In pine stands, we usually remove the jack pine and can thin or leave the Norway and white pine. Again, it depends on the age and stocking of the stand. We can also row or corridor thin, pine plantations.  Corridor thinning with gentle curves is much nicer and more natural looking in a plantation.  Row thinning is easy but tends to look like a big corn field when finished.  Most people like the corridor method.

How does the landowner get paid?

All timber sales are paid either on a consumer scale or appraised scale method. The consumer scale method (also known as pay-as-cut method) is the most common.  The landowner is paid by the cord for the amount of wood actually removed, whether it is over or under the estimate. With the appraised scale method (also known as the lump sum method) the landowner is paid based on an estimated amount of timber.  This method is risky because it depends on a good timber estimate.  Timberlane Forestry uses the consumer method because it’s more flexible and fair with less risk for both parties. It allows the landowner the flexibility to cut more or less timber as the sale progresses, and both the landowner and the logger are fairly compensated for whatever is cut and hauled to the markets.  The downside of consumer scaled sales is that every load has to be tallied and accounted for. Timberlane Forestry has resolved this by developing a computerized spreadsheet that easily tracks the exact amount of each species harvested. 

How does cutting timber help my deer and grouse populations?

Deer and grouse require a young forest to thrive. They need young aspen buds for winter survival.  And they use young aspen regeneration for cover to hide from predators and hunters. A mature hardwood forest might be pretty to look at, but it doesn’t hold deer and grouse very well. Oak trees act like a deer magnet – they will come to feed, but they won’t hang around during the rifle season if there isn’t any young growth for them to hide in. Deer and grouse prefer thick brush with scattered large oaks. 

What happens to the woods after the harvest? Do I have to replant trees?
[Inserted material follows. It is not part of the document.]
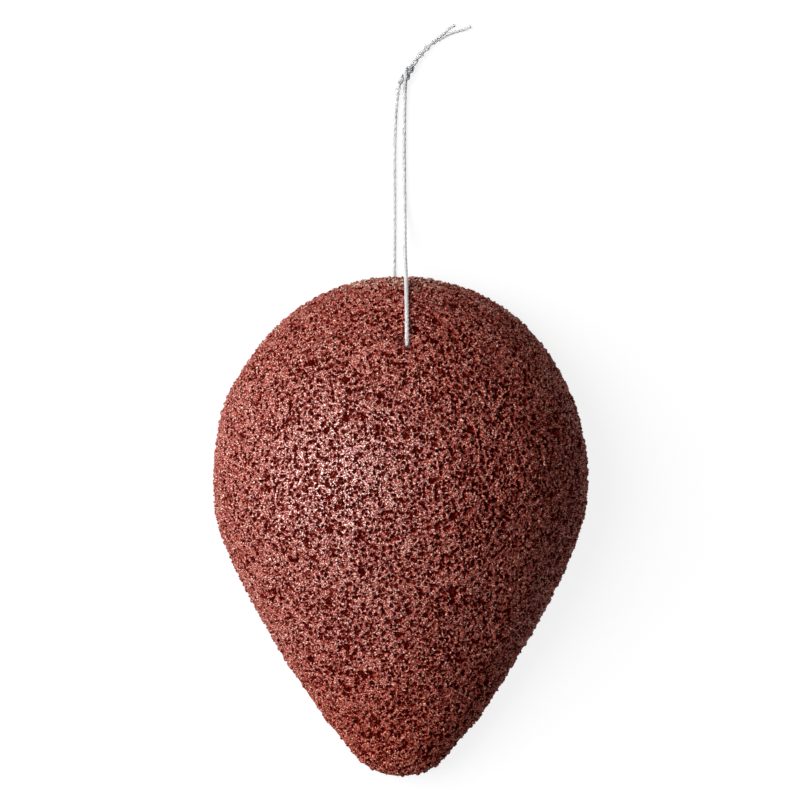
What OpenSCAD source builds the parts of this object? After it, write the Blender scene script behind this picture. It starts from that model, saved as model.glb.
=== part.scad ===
// Konjac facial sponge on a cotton cord, in millimetres.
// The sponge is a half-drop of foam that lies on its flat back: +Z up, +Y from the tip to the broad end.
// The origin is on the flat back, under the middle of the sponge.
// The cord goes through the sponge near its broad end and is knotted into a hanging loop with two tails.

/* [Sponge] */
// Length from the broad end to the tip
sponge_len = 80; // [72:1:100]
// Width at the widest place
sponge_w = 60; // [52:1:70]
// Height of the dome above the flat back
sponge_h = 30; // [22:1:40]
// Distance from the broad end to the widest place
crown_len = 32; // [26:1:40]
// Radius of the tip in the front view
tip_r = 10; // [6:0.5:14]
// Radius of the long flank in the front view
flank_r = 130; // [90:5:300]
// Rounding of the rim round the flat back
rim_r = 2.5; // [1:0.25:4]

/* [Cord] */
// Diameter of the cotton cord
cord_d = 0.7; // [0.5:0.05:0.8]
// Room round the cord in its bed and where it bends into the foam
cord_gap = 0.1; // [0.05:0.05:0.2]
// Diameter of the needle hole, which runs straight up through the foam
hole_d = 1; // [0.9:0.05:1.4]
// Radius of the hollow that the cord presses into the dome at the hole's mouth
mouth_r = 1.6; // [1.2:0.1:2.5]
// Depth of that hollow
mouth_depth = 1; // [0.5:0.1:1.5]

/* [Knot] */
// Length of the knot along the cord
knot_len = 3; // [2.5:0.1:4]
// Diameter over the knot's wraps
knot_d = 1.7; // [1.5:0.1:2.4]
// Number of wraps
knot_wraps = 3; // [2:1:4]
// Tilt of each wrap across the knot, in degrees
wrap_tilt = 24; // [10:1:35]

/* [Hidden] */

// How far a cut runs past what it cuts
overrun = 0.5;

foam = [0.55, 0.27, 0.23];
cotton = [0.93, 0.92, 0.89];

// Faces of the sponge: round the outline, over the dome and down the rim
arc_steps = 8;
dome_rings = 9;
rim_rings = 4;
// Sides of the cord's tube, which has one ring at each point of its route
cord_sides = 8;
$fn = 48;

cord_r = cord_d / 2;
// Height of the cord's middle where it lies on the table
lay_z = cord_r;

// The cord's route, chosen point by point at heights over the table. It starts a little beyond the rim,
// in the bed under the flat back, and turns up into the needle hole.
under_route = [
    [-1.03, 40.3, lay_z],
    [-0.63, 38.15, lay_z],
    [-0.17, 35.7, lay_z],
    [0.37, 32.75, lay_z],
    [0.83, 30.3, lay_z],
    [0.96, 29.55, 0.55],
    [1.06, 29.0, 1.1],
    [1.1, 28.8, 1.85]
];
// Straight up the needle hole to its mouth
through_route = [
    [1.1, 28.8, 1.85],
    [1.1, 28.8, 5],
    [1.1, 28.8, 9],
    [1.1, 28.8, 13],
    [1.1, 28.8, 17],
    [1.1, 28.8, 20.8]
];
// Out of the mouth, down over the dome and just short of the pivot
over_route = [
    [1.1, 28.8, 20.8],
    [1.1, 29.0, 21.55],
    [1.1, 29.55, 22.1],
    [1.1, 30.3, 22.3],
    [1.09, 30.95, 22.15],
    [1.08, 31.45, 21.95],
    [1.06, 33.3, 20.05],
    [1.04, 35.35, 17.6],
    [1.02, 36.9, 15.3],
    [1.0, 38.2, 13.0],
    [0.98, 39.4, 10.8],
    [0.96, 41.0, 8.3],
    [0.94, 42.7, 6.05]
];
// The front side of the loop, from the pivot down to the table and on into the knot
front_route = [
    [0.94, 43.0, 5.7],
    [0.9, 45.4, 3.3],
    [0.86, 48.0, 1.6],
    [0.82, 50.8, 0.7],
    [0.78, 53.6, 0.4],
    [0.74, 57.0, lay_z],
    [0.72, 61.0, lay_z],
    [0.7, 65.0, lay_z],
    [0.7, 68.4, 0.4],
    [0.74, 70.2, 0.6],
    [0.82, 71.75, 0.85]
];
// The back side of the loop, from clear of the pivot into the knot
back_route = [
    [-1.12, 42.2, lay_z],
    [-1.18, 46.0, lay_z],
    [-1.2, 50.0, lay_z],
    [-1.18, 54.0, lay_z],
    [-1.08, 58.0, lay_z],
    [-0.92, 62.0, lay_z],
    [-0.72, 65.5, lay_z],
    [-0.44, 68.5, 0.4],
    [-0.17, 70.4, 0.6],
    [0.2, 72.15, 0.85]
];
// The knot's two ends, seen from above
knot_ends = [
    [0.3, 71.6],
    [1.8, 74.1]
];
// The two tails, one lying against and half over the other as far as the fork, and then apart
upper_route = [
    [1.28, 73.95, 1.0],
    [1.83, 74.75, 0.9],
    [2.72, 75.88, 0.9],
    [3.67, 76.96, 0.9],
    [4.65, 77.98, 0.75],
    [5.9, 78.95, 0.42],
    [7.25, 79.9, lay_z],
    [8.6, 80.8, lay_z]
];
lower_route = [
    [1.9, 73.55, 0.7],
    [2.23, 74.45, lay_z],
    [3.08, 75.54, lay_z],
    [4.03, 76.62, lay_z],
    [5.08, 77.5, lay_z],
    [6.3, 78.1, lay_z],
    [7.5, 78.7, lay_z],
    [8.9, 79.35, lay_z],
    [10.1, 79.85, lay_z],
    [11.2, 80.35, lay_z]
];

// Places along the outline: the widest place, the tip's arc and the arc of the flank that joins both
half_w = sponge_w / 2;
wide_y = sponge_len / 2 - crown_len;
tip_y = tip_r - sponge_len / 2;
shoulder_gap = flank_r - half_w;
tip_gap = flank_r - tip_r;
drop = wide_y - tip_y;
flank_up = (tip_gap * tip_gap - shoulder_gap * shoulder_gap - drop * drop) / (2 * drop);
flank_in = sqrt(shoulder_gap * shoulder_gap - flank_up * flank_up);
flank_from = -asin(flank_up / shoulder_gap);
flank_to = -asin((flank_up + drop) / tip_gap);
shoulder_y = wide_y + half_w * sin(flank_from);
taper_y = tip_y + tip_r * sin(flank_to);

// Points of one arc, from one angle to another, without its last point
function arc(at, rx, ry, from, to, steps) = [
    for (i = [0 : steps - 1])
        let (a = from + (to - from) * i / steps) [at[0] + rx * cos(a), at[1] + ry * sin(a)]
];

// The right half of the outline, from the middle of the broad end to just short of the tip
right_half = concat(
    arc([0, wide_y], half_w, crown_len, 90, 0, 2 * arc_steps),
    arc([0, wide_y], half_w, half_w, 0, flank_from, arc_steps / 2),
    arc([-flank_in, wide_y + flank_up], flank_r, flank_r, flank_from, flank_to, arc_steps),
    arc([0, tip_y], tip_r, tip_r, flank_to, -90, arc_steps)
);
last = len(right_half) - 1;
outline = concat(
    right_half,
    [[0, -sponge_len / 2]],
    [for (i = [last : -1 : 1]) [-right_half[i][0], right_half[i][1]]]
);
sides = len(outline);

// Half the sponge's width at a place along its length
function half_width(y) =
    y >= wide_y ? half_w * sqrt(max(0, 1 - pow((y - wide_y) / crown_len, 2)))
    : y >= shoulder_y ? sqrt(max(0, half_w * half_w - pow(y - wide_y, 2)))
    : y >= taper_y ? sqrt(max(0, flank_r * flank_r - pow(y - wide_y - flank_up, 2))) - flank_in
    : sqrt(max(0, tip_r * tip_r - pow(y - tip_y, 2)));

// Height of the dome: each cross-section is half an ellipse that keeps its proportions
function dome_z(x, y) =
    rim_r + (sponge_h - rim_r) / half_w * sqrt(max(0, pow(half_width(y), 2) - x * x));

function unit(v) = v / norm(v);

// Direction from a point of the outline into the sponge, square to the outline
function inward(i) =
    let (v = outline[(i + 1) % sides] - outline[(i + sides - 1) % sides]) unit([v[1], -v[0]]);

// Rings of the sponge's surface, from near the crown out to the widest line, and down round the rim
function dome_ring(k) =
    let (share = sin(90 * k / dome_rings))
    [for (p = outline)
        let (x = share * p[0], y = wide_y + share * (p[1] - wide_y)) [x, y, dome_z(x, y)]];

function rim_ring(k) =
    let (a = 90 * k / rim_rings, in = rim_r * (1 - cos(a)))
    [for (i = [0 : sides - 1])
        let (p = outline[i] + in * inward(i)) [p[0], p[1], rim_r * (1 - sin(a))]];

function skirt_ring() = [for (p = rim_ring(rim_rings)) [p[0], p[1], -overrun]];

// Side faces between rings that follow each other, each ring with the same number of points
function band_faces(rings, around) = [
    for (k = [0 : rings - 2], i = [0 : around - 1], half = [0, 1])
        let (j = (i + 1) % around, a = k * around, b = a + around)
        half == 0 ? [a + i, b + i, b + j] : [a + i, b + j, a + j]
];

module foam_blank() {
    rings = concat(
        [for (k = [1 : dome_rings]) dome_ring(k)],
        [for (k = [1 : rim_rings]) rim_ring(k)],
        [skirt_ring()]
    );
    points = [for (ring = rings) each ring];
    crown = len(points);
    foot = crown + 1;
    base = crown - sides;
    polyhedron(
        concat(points, [[0, wide_y, sponge_h], [0, wide_y, -overrun]]),
        concat(
            [for (i = [0 : sides - 1]) [crown, i, (i + 1) % sides]],
            band_faces(len(rings), sides),
            [for (i = [0 : sides - 1]) [foot, base + (i + 1) % sides, base + i]]
        )
    );
}

// Direction of a route at one of its points
function step(route, i) = unit(route[i + 1] - route[i]);
function heading(route, i) =
    i == 0 ? step(route, 0)
    : i == len(route) - 1 ? step(route, i - 1)
    : unit(step(route, i - 1) + step(route, i));

// A ring of the tube round one point of its route, square to the route there
function tube_ring(route, i, r) =
    let (
        ahead = heading(route, i),
        across = unit([1, 0, 0] - ahead[0] * ahead),
        over = cross(ahead, across)
    )
    [for (k = [0 : cord_sides - 1])
        let (a = 360 * (k + 0.5) / cord_sides)
        route[i] + r * (cos(a) * across + sin(a) * over)];

// One stretch of tube, between two of the points of a route
module tube(route, first, final, r) {
    rings = [for (i = [first : final]) tube_ring(route, i, r)];
    points = [for (ring = rings) each ring];
    polyhedron(
        points,
        concat(
            [[for (k = [0 : cord_sides - 1]) k]],
            band_faces(len(rings), cord_sides),
            [[for (k = [1 : cord_sides]) len(points) - k]]
        )
    );
}

module cord(route, first, final) {
    color(cotton)
        tube(route, first, final, cord_r);
}

module whole_cord(route) {
    cord(route, 0, len(route) - 1);
}

// The cord that the sponge holds is one route, so its three stretches meet face to face
function after_first(route) = [for (i = [1 : len(route) - 1]) route[i]];
held_route = concat(under_route, after_first(through_route), after_first(over_route));
hole_foot = len(under_route) - 1;
hole_mouth = hole_foot + len(through_route) - 1;
// The first point past the mouth at which the cord is clear of the foam
clear_of_foam = hole_mouth + 5;

module below_back() {
    translate([-sponge_w, -sponge_len, -2 * overrun])
        cube([2 * sponge_w, 2 * sponge_len, 2 * overrun]);
}

// A needle makes the hole, so it is straight and reaches the dome at any height
module needle_hole() {
    foot = through_route[0];
    tube([foot, [foot[0], foot[1], sponge_h + overrun]], 0, 1, hole_d / 2);
}

// The hollow lies where the cord bends over the dome, and follows the dome's height
module mouth() {
    at = over_route[2];
    translate([at[0], at[1], dome_z(at[0], at[1]) + mouth_r - mouth_depth])
        sphere(r = mouth_r);
}

// The foam is cut for the cord: the needle hole with its mouth, and the cord's bed in the back
module sponge() {
    color(foam)
        difference() {
            foam_blank();
            below_back();
            needle_hole();
            mouth();
            tube(held_route, 0, clear_of_foam, cord_r + cord_gap);
        }
}

module cord_under_back() {
    cord(held_route, 0, hole_foot);
}

module cord_through_sponge() {
    cord(held_route, hole_foot, hole_mouth);
}

module cord_over_dome() {
    cord(held_route, hole_mouth, len(held_route) - 1);
}

// The front side ends in the middle of the pivot, so it turns there without touching the fixed cord
module loop_front_strand() {
    whole_cord(front_route);
}

module loop_back_strand() {
    whole_cord(back_route);
}

module tail_upper() {
    whole_cord(upper_route);
}

module tail_lower() {
    whole_cord(lower_route);
}

// The knot: slanting wraps of the cord on a core, lying on the table
knot_run = knot_ends[1] - knot_ends[0];
knot_at = (knot_ends[0] + knot_ends[1]) / 2;
wrap_r = knot_d / 2 - cord_r;
wrap_reach = wrap_r * sin(wrap_tilt) + cord_r;
wrap_pitch = (knot_len - 2 * wrap_reach) / (knot_wraps - 1);

module knot() {
    color(cotton)
        translate([knot_at[0], knot_at[1], knot_d / 2])
            rotate([-90, 0, -atan2(knot_run[0], knot_run[1])]) {
                cylinder(r = wrap_r, h = knot_len - cord_d, center = true);
                for (i = [0 : knot_wraps - 1])
                    translate([0, 0, wrap_reach + i * wrap_pitch - knot_len / 2])
                        rotate([0, i % 2 == 0 ? wrap_tilt : -wrap_tilt, 0])
                            rotate_extrude()
                                translate([wrap_r, 0])
                                    circle(cord_r);
            }
}

sponge();
cord_over_dome();
cord_through_sponge();
cord_under_back();
loop_front_strand();
loop_back_strand();
knot();
tail_upper();
tail_lower();
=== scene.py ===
import math

import bmesh
import bpy
import numpy as np
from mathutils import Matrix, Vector


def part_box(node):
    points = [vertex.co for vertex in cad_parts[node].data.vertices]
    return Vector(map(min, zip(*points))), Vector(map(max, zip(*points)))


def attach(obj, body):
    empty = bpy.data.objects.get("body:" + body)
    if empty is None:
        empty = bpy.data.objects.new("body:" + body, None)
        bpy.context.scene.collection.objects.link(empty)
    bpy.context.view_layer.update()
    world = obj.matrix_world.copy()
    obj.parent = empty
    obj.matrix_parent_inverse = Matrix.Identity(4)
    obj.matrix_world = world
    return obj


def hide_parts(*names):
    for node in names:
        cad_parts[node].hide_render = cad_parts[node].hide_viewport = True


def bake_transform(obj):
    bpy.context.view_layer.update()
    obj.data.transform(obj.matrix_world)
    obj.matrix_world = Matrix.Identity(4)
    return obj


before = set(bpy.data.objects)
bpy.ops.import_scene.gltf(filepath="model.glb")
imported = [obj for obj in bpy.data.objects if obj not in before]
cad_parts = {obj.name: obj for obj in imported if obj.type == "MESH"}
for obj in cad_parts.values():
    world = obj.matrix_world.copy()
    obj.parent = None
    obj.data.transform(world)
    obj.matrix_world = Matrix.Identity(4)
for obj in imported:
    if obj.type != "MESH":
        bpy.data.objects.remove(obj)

# The looks of the konjac sponge: moist foam with real pores, and a cotton cord of twisted plies.
# Angles are in radians. A pair of limits says where a smooth step starts and where it ends.

MM = 0.001
FULL_TURN = 2 * math.pi
NOISE_MEAN = 0.5
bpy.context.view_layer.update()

# The photograph's frame, and the camera straight above the table
IMAGE = 800
PIXEL = 0.16113
VIEW_CENTRE = (-0.11, 20.3)
CAMERA_HEIGHT = 1200.0
CLIP_NEAR, CLIP_FAR = 10.0, 10000.0

# The sponge, as in the CAD source where the frame doesn't give it
CROWN_LEN = 32.0
TIP_R = 10.0
FLANK_R = 130.0
RIM_R = 2.5
HOLE_R = 0.5
MOUTH_R = 1.6
MOUTH_DEPTH = 1.0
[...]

Trees will naturally regenerate, especially aspen. In Minnesota, the heavier we cut the hardwoods, the better they come back. Aspen will resprout upwards of 10,000 stems per acre!  Oak, birch, maple and basswood are aggressive stump sprouters and will also reproduce by seed. What’s difficult is keeping the trails and shooting lanes open two or three years after the harvest. This can be accomplished with periodic mowing; usually once or twice a year is sufficient.

Conifers like balsam and spruce also regenerate themselves. Jack pine will regenerate if we leave the branches/cones spread over the site during harvest.  Norway (red) and white pine usually have to be replanted, as natural regeneration with these species is so slow that other species take over the site.

What is my commitment for the property tax programs?

Not much, other than doing what you’re probably already doing – managing for wildlife and forestry. These tax programs were developed to encourage landowners to hang onto their property and not subdivide and develop it. We’ll write a qualified Forest Management Plan for you and help you fill out the tax forms. This plan will give you suggestions on how to better manage your land for timber and wildlife. And if you decide to hand down or sell your property, these programs are transferable.  More information can be found at: www.taxes.state.mn.us

Why does logging look so bad?

Not everything that looks bad really is bad. Lets face it, logging is logging…it’s not tip toeing through the tulips!!  We do a very careful and thorough job. We use chippers to process and haul away debris including limbs, tops and dead wood. Most other loggers leave this slash behind and it is almost impossible to walk through their jobs!  However, even our best jobs have mud, and some broken limbs and debris left on site. This is good.  Mud and exposed mineral soil provides a good seed bed for the next generation of trees. The state recommends leaving some debris for nutrient recycling. We like to leave dead standing snags and fallen dead logs for wildlife. After the harvest, we’ll seed the landings, roads and major trails with clover to reduce erosion, green up the site quickly, provide additional food for wildlife, and stabilize the soil for foot/vehicle traffic. Clover is used because it will reseed itself for 4 or 5 years. Also, it’s a wildlife favorite. Clover is natural and it grows readily on most soils.